Given exercise: Below are some records; quote exactly the lines from the one that contains "Keep writing the" through the one that contains "return distance, unit(normal)", inclusive, and no others.

*****

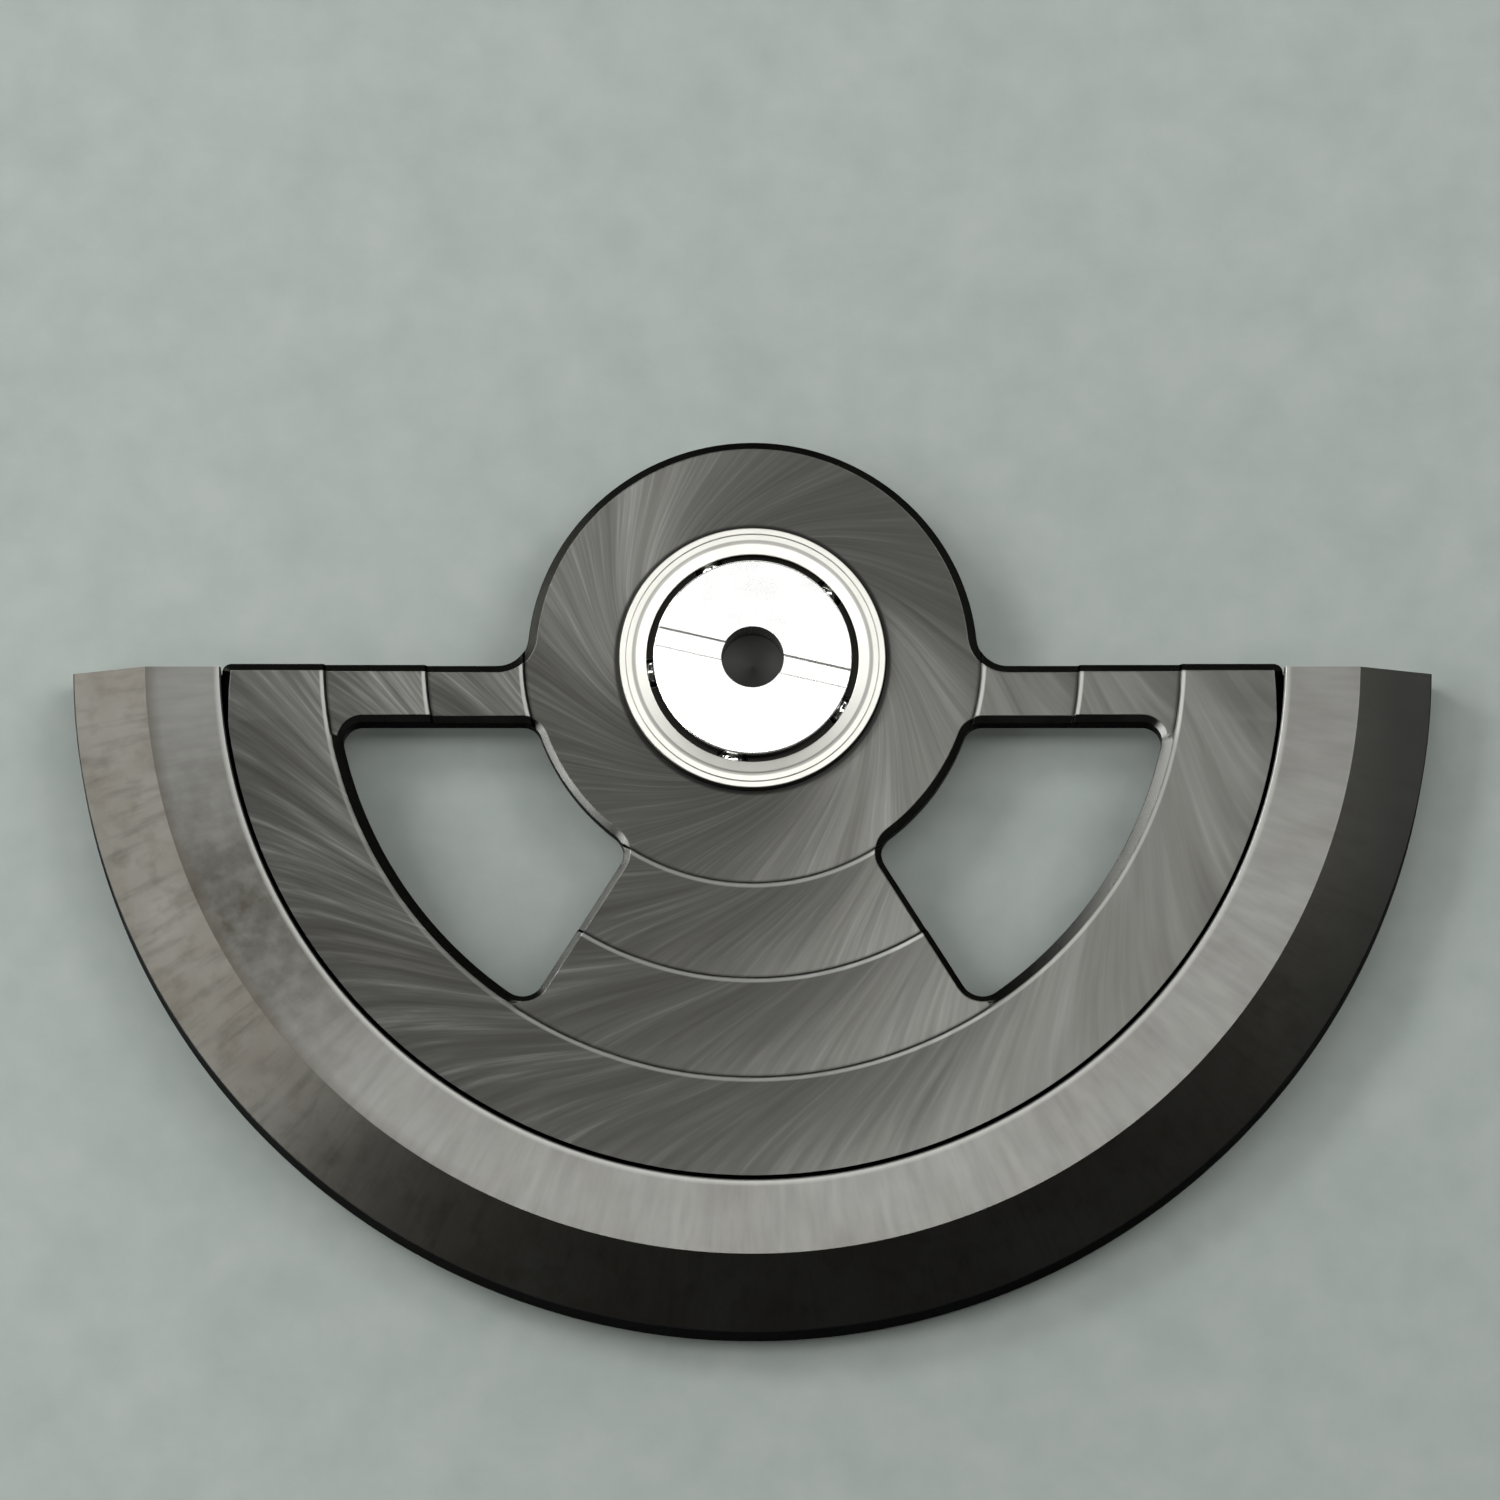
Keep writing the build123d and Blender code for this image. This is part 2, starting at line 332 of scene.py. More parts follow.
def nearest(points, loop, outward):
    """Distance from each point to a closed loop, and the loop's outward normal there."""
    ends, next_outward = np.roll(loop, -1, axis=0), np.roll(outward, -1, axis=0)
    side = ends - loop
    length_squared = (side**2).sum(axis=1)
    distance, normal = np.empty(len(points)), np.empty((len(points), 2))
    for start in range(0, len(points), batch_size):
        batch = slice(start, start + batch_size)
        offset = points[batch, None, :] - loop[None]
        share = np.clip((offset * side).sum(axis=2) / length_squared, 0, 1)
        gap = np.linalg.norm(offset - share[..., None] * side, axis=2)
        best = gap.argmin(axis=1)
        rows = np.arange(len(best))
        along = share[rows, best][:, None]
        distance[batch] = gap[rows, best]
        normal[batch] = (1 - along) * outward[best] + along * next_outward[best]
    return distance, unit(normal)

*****

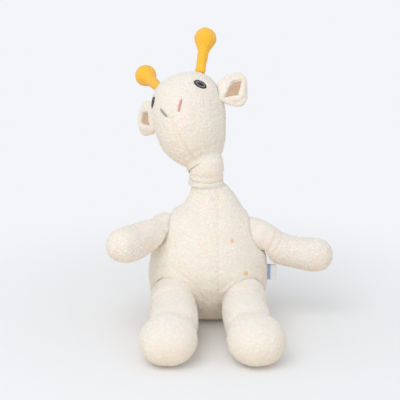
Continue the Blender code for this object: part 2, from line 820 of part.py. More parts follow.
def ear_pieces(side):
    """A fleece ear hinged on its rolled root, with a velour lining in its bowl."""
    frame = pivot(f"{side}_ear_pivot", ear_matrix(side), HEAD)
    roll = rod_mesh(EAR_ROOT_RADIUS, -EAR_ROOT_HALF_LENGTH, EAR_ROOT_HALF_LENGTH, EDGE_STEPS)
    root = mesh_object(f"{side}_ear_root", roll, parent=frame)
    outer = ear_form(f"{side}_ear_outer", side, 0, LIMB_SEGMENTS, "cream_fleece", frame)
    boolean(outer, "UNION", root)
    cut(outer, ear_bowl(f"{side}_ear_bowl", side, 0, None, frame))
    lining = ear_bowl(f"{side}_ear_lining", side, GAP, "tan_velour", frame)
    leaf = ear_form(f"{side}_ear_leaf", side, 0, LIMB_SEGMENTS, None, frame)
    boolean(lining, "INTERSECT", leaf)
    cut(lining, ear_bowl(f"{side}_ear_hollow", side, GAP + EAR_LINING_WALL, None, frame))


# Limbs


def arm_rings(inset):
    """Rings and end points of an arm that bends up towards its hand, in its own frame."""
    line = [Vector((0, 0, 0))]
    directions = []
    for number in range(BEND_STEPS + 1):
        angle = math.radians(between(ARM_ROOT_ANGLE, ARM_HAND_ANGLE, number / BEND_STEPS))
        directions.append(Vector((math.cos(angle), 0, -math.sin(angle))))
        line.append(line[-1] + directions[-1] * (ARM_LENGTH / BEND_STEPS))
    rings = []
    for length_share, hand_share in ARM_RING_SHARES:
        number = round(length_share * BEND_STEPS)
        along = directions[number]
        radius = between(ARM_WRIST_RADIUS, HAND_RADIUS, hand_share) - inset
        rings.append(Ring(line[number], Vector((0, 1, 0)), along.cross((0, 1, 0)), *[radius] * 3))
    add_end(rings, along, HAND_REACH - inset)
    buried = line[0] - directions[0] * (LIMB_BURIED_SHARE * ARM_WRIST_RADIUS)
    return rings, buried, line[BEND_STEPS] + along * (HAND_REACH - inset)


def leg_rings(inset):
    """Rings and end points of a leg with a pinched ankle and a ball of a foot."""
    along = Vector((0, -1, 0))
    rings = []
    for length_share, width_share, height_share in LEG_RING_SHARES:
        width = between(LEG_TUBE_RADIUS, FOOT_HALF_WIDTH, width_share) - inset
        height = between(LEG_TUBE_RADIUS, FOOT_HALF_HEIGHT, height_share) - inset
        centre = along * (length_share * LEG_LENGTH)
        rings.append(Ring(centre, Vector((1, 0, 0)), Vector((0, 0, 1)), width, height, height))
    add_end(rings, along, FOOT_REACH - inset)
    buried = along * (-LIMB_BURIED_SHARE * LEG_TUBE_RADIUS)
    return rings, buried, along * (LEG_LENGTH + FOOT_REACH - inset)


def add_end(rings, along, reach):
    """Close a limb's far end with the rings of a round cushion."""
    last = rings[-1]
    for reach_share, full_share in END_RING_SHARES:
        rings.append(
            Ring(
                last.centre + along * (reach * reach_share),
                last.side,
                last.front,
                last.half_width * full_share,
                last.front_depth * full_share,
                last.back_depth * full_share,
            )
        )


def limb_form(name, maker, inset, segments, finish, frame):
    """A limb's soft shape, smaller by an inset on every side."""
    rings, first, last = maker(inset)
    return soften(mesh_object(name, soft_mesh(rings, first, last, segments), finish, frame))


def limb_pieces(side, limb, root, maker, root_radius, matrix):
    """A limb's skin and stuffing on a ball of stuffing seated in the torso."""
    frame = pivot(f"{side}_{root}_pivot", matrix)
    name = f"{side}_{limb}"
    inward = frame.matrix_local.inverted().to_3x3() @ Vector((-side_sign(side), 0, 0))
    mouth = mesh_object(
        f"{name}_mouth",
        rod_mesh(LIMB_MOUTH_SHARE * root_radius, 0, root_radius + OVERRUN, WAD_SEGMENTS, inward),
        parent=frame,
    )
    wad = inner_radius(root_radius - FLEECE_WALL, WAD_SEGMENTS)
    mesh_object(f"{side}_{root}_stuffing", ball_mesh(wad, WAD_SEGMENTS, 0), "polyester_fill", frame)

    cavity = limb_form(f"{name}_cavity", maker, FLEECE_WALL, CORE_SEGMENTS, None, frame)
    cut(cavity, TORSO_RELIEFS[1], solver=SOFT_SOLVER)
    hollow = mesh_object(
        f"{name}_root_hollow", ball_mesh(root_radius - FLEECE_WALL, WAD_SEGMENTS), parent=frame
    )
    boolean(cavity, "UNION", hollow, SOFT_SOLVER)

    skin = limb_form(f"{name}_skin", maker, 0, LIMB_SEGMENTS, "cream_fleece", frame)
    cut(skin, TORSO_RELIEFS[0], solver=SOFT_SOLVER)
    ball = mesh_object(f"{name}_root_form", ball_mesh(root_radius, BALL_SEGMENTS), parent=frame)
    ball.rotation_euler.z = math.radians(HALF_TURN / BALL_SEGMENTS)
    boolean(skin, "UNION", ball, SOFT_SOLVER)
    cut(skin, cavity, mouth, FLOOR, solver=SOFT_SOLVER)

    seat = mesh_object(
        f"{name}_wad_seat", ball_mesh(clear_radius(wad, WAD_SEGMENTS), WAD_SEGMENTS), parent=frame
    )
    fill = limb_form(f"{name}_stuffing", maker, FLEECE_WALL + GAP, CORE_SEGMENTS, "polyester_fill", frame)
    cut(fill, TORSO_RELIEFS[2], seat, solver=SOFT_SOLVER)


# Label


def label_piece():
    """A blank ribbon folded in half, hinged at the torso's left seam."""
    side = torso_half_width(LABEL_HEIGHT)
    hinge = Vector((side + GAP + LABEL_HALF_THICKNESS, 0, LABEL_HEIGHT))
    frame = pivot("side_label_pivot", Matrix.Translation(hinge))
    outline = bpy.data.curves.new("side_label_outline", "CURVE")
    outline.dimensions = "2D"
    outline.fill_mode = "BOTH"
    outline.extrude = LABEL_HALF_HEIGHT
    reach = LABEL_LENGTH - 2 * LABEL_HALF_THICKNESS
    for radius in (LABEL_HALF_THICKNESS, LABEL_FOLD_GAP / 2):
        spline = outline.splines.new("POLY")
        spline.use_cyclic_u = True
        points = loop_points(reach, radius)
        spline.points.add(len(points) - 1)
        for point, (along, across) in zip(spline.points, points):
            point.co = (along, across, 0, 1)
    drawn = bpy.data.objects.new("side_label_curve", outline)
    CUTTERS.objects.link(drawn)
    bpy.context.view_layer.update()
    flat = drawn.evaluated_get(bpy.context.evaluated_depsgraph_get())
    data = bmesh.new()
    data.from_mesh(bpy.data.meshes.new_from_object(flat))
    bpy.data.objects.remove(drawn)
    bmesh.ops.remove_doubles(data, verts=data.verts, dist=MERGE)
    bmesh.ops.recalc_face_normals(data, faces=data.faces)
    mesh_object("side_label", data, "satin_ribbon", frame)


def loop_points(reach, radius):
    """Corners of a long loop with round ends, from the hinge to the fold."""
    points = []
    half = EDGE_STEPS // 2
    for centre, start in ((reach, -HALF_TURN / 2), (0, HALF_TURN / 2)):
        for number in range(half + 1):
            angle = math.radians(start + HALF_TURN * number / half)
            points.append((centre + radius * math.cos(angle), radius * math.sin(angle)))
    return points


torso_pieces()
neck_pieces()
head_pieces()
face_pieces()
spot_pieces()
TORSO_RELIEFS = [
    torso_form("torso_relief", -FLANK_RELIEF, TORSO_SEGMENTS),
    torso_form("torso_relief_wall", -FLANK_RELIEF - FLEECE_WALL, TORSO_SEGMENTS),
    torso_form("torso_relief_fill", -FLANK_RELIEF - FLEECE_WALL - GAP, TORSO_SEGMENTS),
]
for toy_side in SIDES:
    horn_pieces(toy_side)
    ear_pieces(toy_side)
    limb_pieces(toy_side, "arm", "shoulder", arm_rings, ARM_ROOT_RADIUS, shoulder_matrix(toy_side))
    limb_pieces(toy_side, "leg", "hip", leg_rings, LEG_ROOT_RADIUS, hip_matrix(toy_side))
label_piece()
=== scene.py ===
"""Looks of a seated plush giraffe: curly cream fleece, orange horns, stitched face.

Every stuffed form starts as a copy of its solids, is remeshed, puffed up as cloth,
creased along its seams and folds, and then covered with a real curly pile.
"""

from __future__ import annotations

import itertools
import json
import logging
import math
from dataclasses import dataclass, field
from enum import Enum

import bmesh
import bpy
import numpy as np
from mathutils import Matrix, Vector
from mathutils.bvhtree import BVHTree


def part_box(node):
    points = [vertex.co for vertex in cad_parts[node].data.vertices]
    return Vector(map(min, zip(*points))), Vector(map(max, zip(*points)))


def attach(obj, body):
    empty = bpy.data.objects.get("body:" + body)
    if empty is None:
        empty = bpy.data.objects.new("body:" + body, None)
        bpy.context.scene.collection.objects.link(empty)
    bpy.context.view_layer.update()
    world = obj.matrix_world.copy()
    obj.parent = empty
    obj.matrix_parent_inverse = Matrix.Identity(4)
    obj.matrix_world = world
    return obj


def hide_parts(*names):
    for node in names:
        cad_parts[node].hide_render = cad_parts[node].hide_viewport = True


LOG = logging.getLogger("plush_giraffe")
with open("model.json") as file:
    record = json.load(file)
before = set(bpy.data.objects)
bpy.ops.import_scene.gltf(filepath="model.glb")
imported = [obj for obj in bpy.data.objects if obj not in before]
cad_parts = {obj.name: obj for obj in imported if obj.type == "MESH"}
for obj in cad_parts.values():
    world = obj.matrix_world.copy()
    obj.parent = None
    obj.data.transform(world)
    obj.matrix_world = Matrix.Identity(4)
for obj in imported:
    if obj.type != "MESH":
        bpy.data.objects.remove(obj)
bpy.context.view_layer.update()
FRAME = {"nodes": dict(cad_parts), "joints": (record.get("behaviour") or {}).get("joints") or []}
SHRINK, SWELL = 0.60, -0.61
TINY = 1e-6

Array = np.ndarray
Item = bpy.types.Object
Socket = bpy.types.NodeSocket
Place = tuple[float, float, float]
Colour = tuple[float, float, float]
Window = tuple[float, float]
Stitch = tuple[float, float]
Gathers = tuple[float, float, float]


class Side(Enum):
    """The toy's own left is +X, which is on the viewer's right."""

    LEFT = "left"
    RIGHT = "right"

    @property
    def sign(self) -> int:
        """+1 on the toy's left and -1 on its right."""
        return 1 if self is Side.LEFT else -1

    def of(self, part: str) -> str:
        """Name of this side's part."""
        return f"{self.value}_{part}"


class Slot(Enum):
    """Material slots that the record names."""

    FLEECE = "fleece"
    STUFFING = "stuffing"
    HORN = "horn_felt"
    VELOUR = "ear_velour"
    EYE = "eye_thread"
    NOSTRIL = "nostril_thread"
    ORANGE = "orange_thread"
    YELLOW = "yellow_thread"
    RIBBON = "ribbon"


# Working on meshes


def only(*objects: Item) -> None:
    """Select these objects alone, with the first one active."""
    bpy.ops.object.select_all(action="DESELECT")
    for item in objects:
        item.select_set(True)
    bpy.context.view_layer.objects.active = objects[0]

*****

Complete answer:
Keep writing the build123d and Blender code for this image. This is part 2, starting at line 332 of scene.py. More parts follow.
def nearest(points, loop, outward):
    """Distance from each point to a closed loop, and the loop's outward normal there."""
    ends, next_outward = np.roll(loop, -1, axis=0), np.roll(outward, -1, axis=0)
    side = ends - loop
    length_squared = (side**2).sum(axis=1)
    distance, normal = np.empty(len(points)), np.empty((len(points), 2))
    for start in range(0, len(points), batch_size):
        batch = slice(start, start + batch_size)
        offset = points[batch, None, :] - loop[None]
        share = np.clip((offset * side).sum(axis=2) / length_squared, 0, 1)
        gap = np.linalg.norm(offset - share[..., None] * side, axis=2)
        best = gap.argmin(axis=1)
        rows = np.arange(len(best))
        along = share[rows, best][:, None]
        distance[batch] = gap[rows, best]
        normal[batch] = (1 - along) * outward[best] + along * next_outward[best]
    return distance, unit(normal)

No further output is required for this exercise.